== Stated goal ==
Below you will find a set of lines. Repeat them all exactly.

Collection entries:
*****

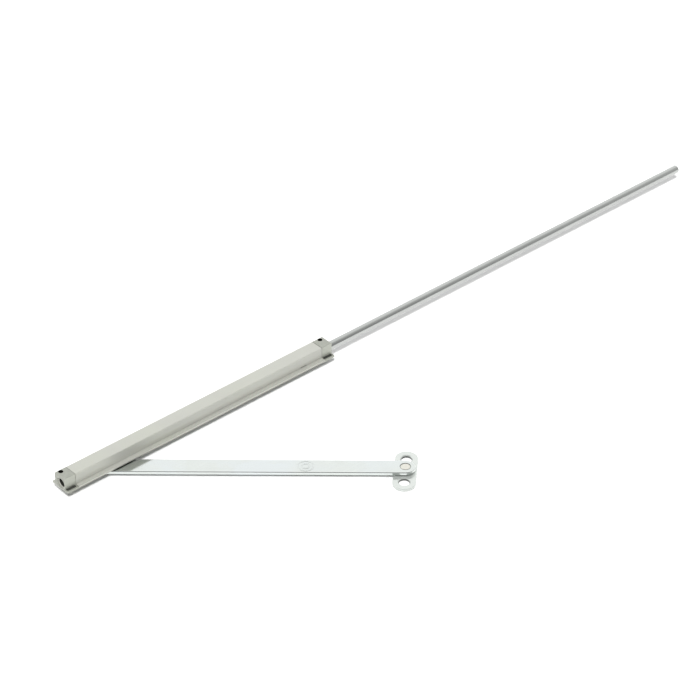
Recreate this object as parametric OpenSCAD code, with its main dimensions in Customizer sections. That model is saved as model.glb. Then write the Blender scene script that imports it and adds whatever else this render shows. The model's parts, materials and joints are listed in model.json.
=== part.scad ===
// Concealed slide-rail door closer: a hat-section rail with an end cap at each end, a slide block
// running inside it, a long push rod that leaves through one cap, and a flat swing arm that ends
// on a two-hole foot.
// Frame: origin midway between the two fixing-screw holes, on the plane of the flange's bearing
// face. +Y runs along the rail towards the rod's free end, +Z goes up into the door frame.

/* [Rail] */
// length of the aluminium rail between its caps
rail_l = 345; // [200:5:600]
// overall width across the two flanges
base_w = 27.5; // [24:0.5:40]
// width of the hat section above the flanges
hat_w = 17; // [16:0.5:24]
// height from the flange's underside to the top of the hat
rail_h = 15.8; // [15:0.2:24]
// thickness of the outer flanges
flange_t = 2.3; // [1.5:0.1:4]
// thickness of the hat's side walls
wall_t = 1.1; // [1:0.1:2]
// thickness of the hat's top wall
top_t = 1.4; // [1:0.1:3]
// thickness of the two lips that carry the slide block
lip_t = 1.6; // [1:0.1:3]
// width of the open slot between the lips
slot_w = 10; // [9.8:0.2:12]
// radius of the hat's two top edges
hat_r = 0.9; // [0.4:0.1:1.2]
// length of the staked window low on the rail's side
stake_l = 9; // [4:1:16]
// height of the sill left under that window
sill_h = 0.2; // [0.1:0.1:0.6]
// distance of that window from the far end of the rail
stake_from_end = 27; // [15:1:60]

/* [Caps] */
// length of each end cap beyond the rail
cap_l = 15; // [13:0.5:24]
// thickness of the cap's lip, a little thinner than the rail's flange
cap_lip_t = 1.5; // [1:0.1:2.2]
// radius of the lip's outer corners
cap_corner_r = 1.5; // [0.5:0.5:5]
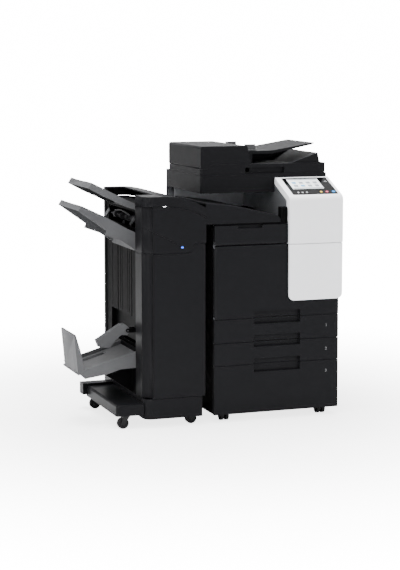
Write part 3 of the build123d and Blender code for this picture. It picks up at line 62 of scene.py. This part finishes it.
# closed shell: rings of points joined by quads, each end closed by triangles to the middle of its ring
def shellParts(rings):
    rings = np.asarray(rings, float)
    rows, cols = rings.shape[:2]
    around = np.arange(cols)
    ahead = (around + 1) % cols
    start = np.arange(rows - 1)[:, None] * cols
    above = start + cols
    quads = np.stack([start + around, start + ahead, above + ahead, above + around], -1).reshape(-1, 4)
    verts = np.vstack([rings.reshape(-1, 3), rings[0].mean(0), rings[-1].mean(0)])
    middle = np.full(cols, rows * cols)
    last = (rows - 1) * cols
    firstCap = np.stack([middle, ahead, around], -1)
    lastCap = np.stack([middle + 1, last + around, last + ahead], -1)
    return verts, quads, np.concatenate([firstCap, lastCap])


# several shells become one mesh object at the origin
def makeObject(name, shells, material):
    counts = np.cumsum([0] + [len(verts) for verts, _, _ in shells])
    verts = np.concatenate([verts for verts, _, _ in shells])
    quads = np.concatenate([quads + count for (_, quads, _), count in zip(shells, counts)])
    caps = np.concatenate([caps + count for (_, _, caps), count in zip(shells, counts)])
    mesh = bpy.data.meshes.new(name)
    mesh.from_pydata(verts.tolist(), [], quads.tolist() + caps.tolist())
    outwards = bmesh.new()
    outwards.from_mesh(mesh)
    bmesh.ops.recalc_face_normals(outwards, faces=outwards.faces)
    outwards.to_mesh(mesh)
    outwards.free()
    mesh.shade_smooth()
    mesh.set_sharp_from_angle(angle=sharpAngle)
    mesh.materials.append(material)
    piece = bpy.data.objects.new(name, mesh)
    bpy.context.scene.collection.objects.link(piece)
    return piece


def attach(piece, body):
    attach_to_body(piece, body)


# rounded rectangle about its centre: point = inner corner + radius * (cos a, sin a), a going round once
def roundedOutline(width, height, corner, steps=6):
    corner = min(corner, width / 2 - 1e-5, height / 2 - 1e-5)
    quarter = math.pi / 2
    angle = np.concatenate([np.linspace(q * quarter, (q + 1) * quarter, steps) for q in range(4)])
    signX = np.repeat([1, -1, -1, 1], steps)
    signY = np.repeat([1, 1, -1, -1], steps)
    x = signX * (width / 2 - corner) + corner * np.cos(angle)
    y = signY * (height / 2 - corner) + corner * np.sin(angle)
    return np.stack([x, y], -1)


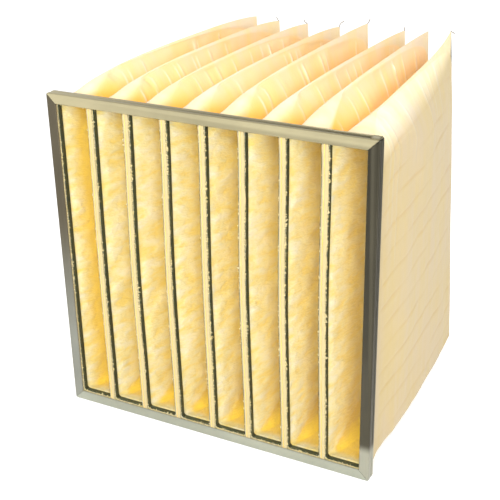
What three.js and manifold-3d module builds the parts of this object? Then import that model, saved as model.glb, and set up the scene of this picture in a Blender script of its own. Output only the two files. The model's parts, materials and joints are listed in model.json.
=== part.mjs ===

*****

== Written solution ==
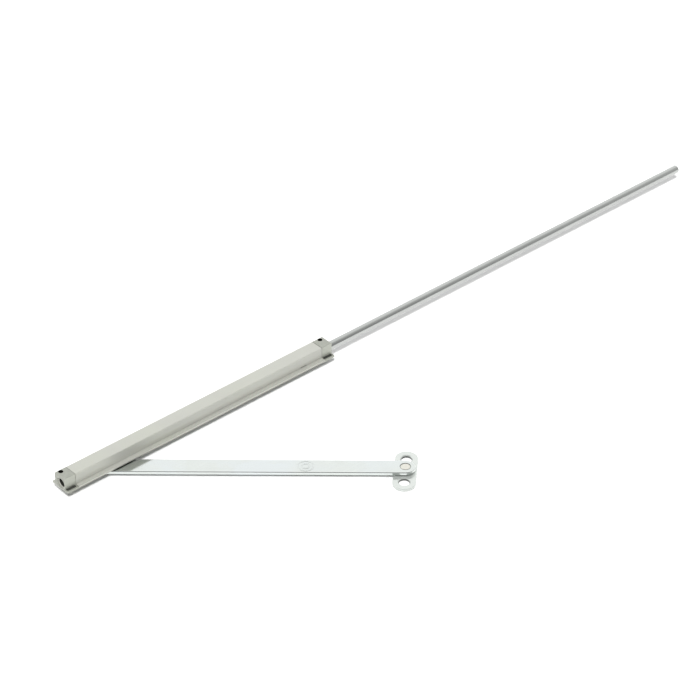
Recreate this object as parametric OpenSCAD code, with its main dimensions in Customizer sections. That model is saved as model.glb. Then write the Blender scene script that imports it and adds whatever else this render shows. The model's parts, materials and joints are listed in model.json.
=== part.scad ===
// Concealed slide-rail door closer: a hat-section rail with an end cap at each end, a slide block
// running inside it, a long push rod that leaves through one cap, and a flat swing arm that ends
// on a two-hole foot.
// Frame: origin midway between the two fixing-screw holes, on the plane of the flange's bearing
// face. +Y runs along the rail towards the rod's free end, +Z goes up into the door frame.

/* [Rail] */
// length of the aluminium rail between its caps
rail_l = 345; // [200:5:600]
// overall width across the two flanges
base_w = 27.5; // [24:0.5:40]
// width of the hat section above the flanges
hat_w = 17; // [16:0.5:24]
// height from the flange's underside to the top of the hat
rail_h = 15.8; // [15:0.2:24]
// thickness of the outer flanges
flange_t = 2.3; // [1.5:0.1:4]
// thickness of the hat's side walls
wall_t = 1.1; // [1:0.1:2]
// thickness of the hat's top wall
top_t = 1.4; // [1:0.1:3]
// thickness of the two lips that carry the slide block
lip_t = 1.6; // [1:0.1:3]
// width of the open slot between the lips
slot_w = 10; // [9.8:0.2:12]
// radius of the hat's two top edges
hat_r = 0.9; // [0.4:0.1:1.2]
// length of the staked window low on the rail's side
stake_l = 9; // [4:1:16]
// height of the sill left under that window
sill_h = 0.2; // [0.1:0.1:0.6]
// distance of that window from the far end of the rail
stake_from_end = 27; // [15:1:60]

/* [Caps] */
// length of each end cap beyond the rail
cap_l = 15; // [13:0.5:24]
// thickness of the cap's lip, a little thinner than the rail's flange
cap_lip_t = 1.5; // [1:0.1:2.2]
// radius of the lip's outer corners
cap_corner_r = 1.5; // [0.5:0.5:5]
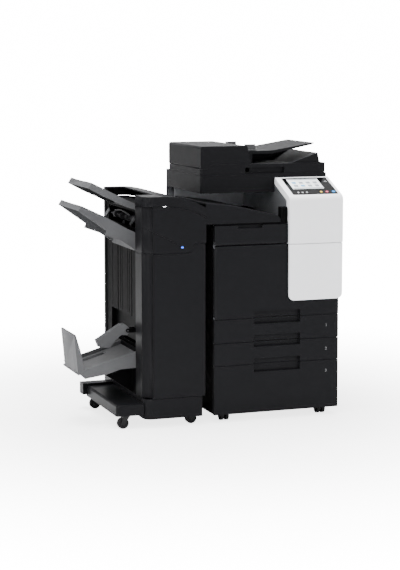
Write part 3 of the build123d and Blender code for this picture. It picks up at line 62 of scene.py. This part finishes it.
# closed shell: rings of points joined by quads, each end closed by triangles to the middle of its ring
def shellParts(rings):
    rings = np.asarray(rings, float)
    rows, cols = rings.shape[:2]
    around = np.arange(cols)
    ahead = (around + 1) % cols
    start = np.arange(rows - 1)[:, None] * cols
    above = start + cols
    quads = np.stack([start + around, start + ahead, above + ahead, above + around], -1).reshape(-1, 4)
    verts = np.vstack([rings.reshape(-1, 3), rings[0].mean(0), rings[-1].mean(0)])
    middle = np.full(cols, rows * cols)
    last = (rows - 1) * cols
    firstCap = np.stack([middle, ahead, around], -1)
    lastCap = np.stack([middle + 1, last + around, last + ahead], -1)
    return verts, quads, np.concatenate([firstCap, lastCap])


# several shells become one mesh object at the origin
def makeObject(name, shells, material):
    counts = np.cumsum([0] + [len(verts) for verts, _, _ in shells])
    verts = np.concatenate([verts for verts, _, _ in shells])
    quads = np.concatenate([quads + count for (_, quads, _), count in zip(shells, counts)])
    caps = np.concatenate([caps + count for (_, _, caps), count in zip(shells, counts)])
    mesh = bpy.data.meshes.new(name)
    mesh.from_pydata(verts.tolist(), [], quads.tolist() + caps.tolist())
    outwards = bmesh.new()
    outwards.from_mesh(mesh)
    bmesh.ops.recalc_face_normals(outwards, faces=outwards.faces)
    outwards.to_mesh(mesh)
    outwards.free()
    mesh.shade_smooth()
    mesh.set_sharp_from_angle(angle=sharpAngle)
    mesh.materials.append(material)
    piece = bpy.data.objects.new(name, mesh)
    bpy.context.scene.collection.objects.link(piece)
    return piece


def attach(piece, body):
    attach_to_body(piece, body)


# rounded rectangle about its centre: point = inner corner + radius * (cos a, sin a), a going round once
def roundedOutline(width, height, corner, steps=6):
    corner = min(corner, width / 2 - 1e-5, height / 2 - 1e-5)
    quarter = math.pi / 2
    angle = np.concatenate([np.linspace(q * quarter, (q + 1) * quarter, steps) for q in range(4)])
    signX = np.repeat([1, -1, -1, 1], steps)
    signY = np.repeat([1, 1, -1, -1], steps)
    x = signX * (width / 2 - corner) + corner * np.cos(angle)
    y = signY * (height / 2 - corner) + corner * np.sin(angle)
    return np.stack([x, y], -1)


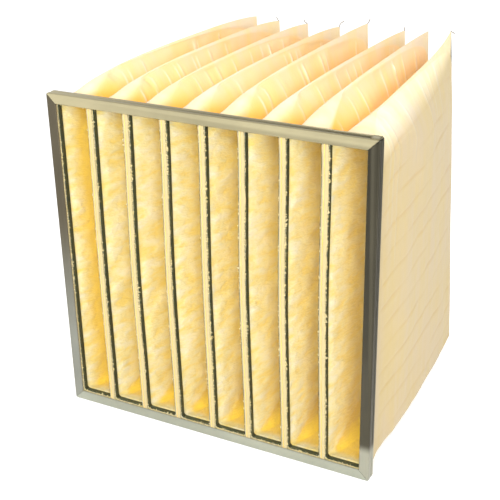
What three.js and manifold-3d module builds the parts of this object? Then import that model, saved as model.glb, and set up the scene of this picture in a Blender script of its own. Output only the two files. The model's parts, materials and joints are listed in model.json.
=== part.mjs ===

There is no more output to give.